What is the status here? As I see it we have three outstanding items:
1. AdaptiveCpp testing 2. Test names (my most recent review, minor) 3. Failure in `RealIntRealScalarPrecision`(1) may be a larger issue with CI that in my opinion can be dealt with separately in another PR. (2) is minor and should be easy to fix. I hope (3) is also minor but I'm not sure, is there any progress understanding it?
I have addressed items 2. and 3. To resolve 3 I am scaling the tolerance by the possible input range from int8 matricies. i.e. 256 I have yet to test this with AdaptiveCpp, Ill start looking at that shortly
I have disabled the (int8, int8, float, float) dtype combinations on the CuBlas backend due to failing tests on AdaptiveCPP. This is because I do not currently have bandwidth to solve this problem. The root goal of this PR was to get the (half, half, float, float) combination for llama.cpp, and that is working.
I think it would be easier for another person to pick up this work in the future, as the interface, testing, and structure that is needed already exists.
I think it would be easier for another person to pick up this work in the future, as the interface, testing, and structure that is needed already exists.
Can you file an issue documenting this so we can track it?

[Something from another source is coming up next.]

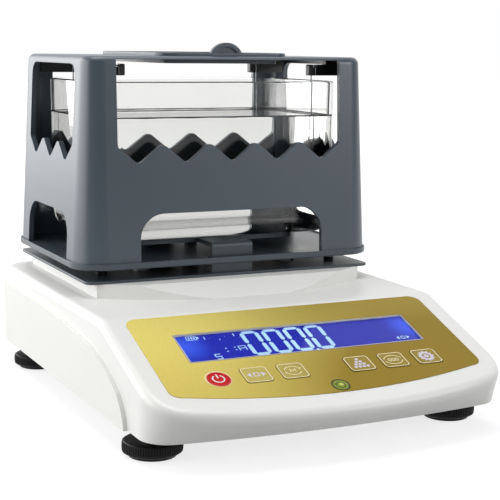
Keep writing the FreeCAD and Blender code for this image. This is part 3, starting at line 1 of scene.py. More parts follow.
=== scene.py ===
# %% [markdown]
# # Electronic gold tester
# This lesson dresses a bench instrument that weighs a piece of gold in air and in water.
# Its solids come from a CAD model, already at their places, so nothing is fitted by eye.
# We could model everything again in Blender, but the CAD shapes are exact. So we keep them,
# give them finishes, and add only what CAD leaves out: water, digits, prints, threads.

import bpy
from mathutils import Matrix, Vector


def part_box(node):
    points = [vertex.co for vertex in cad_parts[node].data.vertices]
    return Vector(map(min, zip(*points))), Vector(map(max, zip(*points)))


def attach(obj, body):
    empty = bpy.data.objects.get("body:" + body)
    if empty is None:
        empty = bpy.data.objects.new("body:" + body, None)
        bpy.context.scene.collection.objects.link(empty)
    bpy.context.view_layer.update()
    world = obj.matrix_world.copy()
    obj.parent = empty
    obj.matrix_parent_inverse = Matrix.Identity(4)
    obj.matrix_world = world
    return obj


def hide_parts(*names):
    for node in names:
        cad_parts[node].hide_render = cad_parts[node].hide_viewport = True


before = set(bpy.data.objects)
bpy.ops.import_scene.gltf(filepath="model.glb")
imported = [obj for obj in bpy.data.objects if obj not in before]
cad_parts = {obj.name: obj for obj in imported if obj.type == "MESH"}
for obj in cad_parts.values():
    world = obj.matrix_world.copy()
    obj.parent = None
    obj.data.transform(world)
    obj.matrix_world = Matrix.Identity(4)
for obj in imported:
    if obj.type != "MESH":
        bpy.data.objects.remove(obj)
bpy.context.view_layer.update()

# %% [markdown]
# ## The camera
# The instrument was seen from its front left corner, a little above the deck, with a long
# lens. Matching the camera first means that every later picture can be compared with it.
# A camera could be aimed with a constraint, but a fixed place and fixed axes are easier to
# repeat. The three angles turn, dip and roll it, and the lens is given in millimetres.

# %% Camera at the front left
from math import cos, hypot, pi, radians, sin

import bmesh
import bpy
from mathutils import Matrix, Vector

MM = 0.001
EYE = Vector((-301.72, -648.63, 194.94)) * MM
TURN, DIP, ROLL = 0.446825, -0.156742, 0.011214
LENS = 92.81

ahead = Vector((sin(TURN) * cos(DIP), cos(TURN) * cos(DIP), sin(DIP)))
level = Vector((cos(TURN), -sin(TURN), 0))
above = level.cross(ahead)
across = cos(ROLL) * level + sin(ROLL) * above
upward = cos(ROLL) * above - sin(ROLL) * level

camera_data = bpy.data.cameras.new("camera")
camera_data.lens = LENS
camera_data.sensor_width = 36
camera = bpy.data.objects.new("camera", camera_data)
axes = Matrix((across, upward, -ahead)).transposed().to_4x4()
camera.matrix_world = Matrix.Translation(EYE) @ axes
bpy.context.scene.collection.objects.link(camera)
bpy.context.scene.camera = camera
print("camera at", [round(value, 3) for value in EYE], "lens", LENS, "mm")

# %% [markdown]
# ## Colours as written
# Colours are noted as sRGB hex values, as a paint chart gives them. Blender mixes light in
# linear values, so one function turns a written colour into the value that a shader needs.

# %% From hex to linear
def linear(hex_colour):
    """Linear red, green, blue and alpha of an sRGB hex colour."""
    values = [int(hex_colour[start:start + 2], 16) / 255 for start in (1, 3, 5)]
    return [v / 12.92 if v <= 0.04045 else ((v + 0.055) / 1.055) ** 2.4 for v in values] + [1.0]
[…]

I think it would be easier for another person to pick up this work in the future, as the interface, testing, and structure that is needed already exists.
Can you file an issue documenting this so we can track it?
Sure, I have created #506
I have also disabled the in8, float combination for MKLCPU/GPU as I found similar precision issues. #506 will be updated to reflect this
I have confirmed the tests pass with AdaptiveCpp on AMD and Nvidia HW.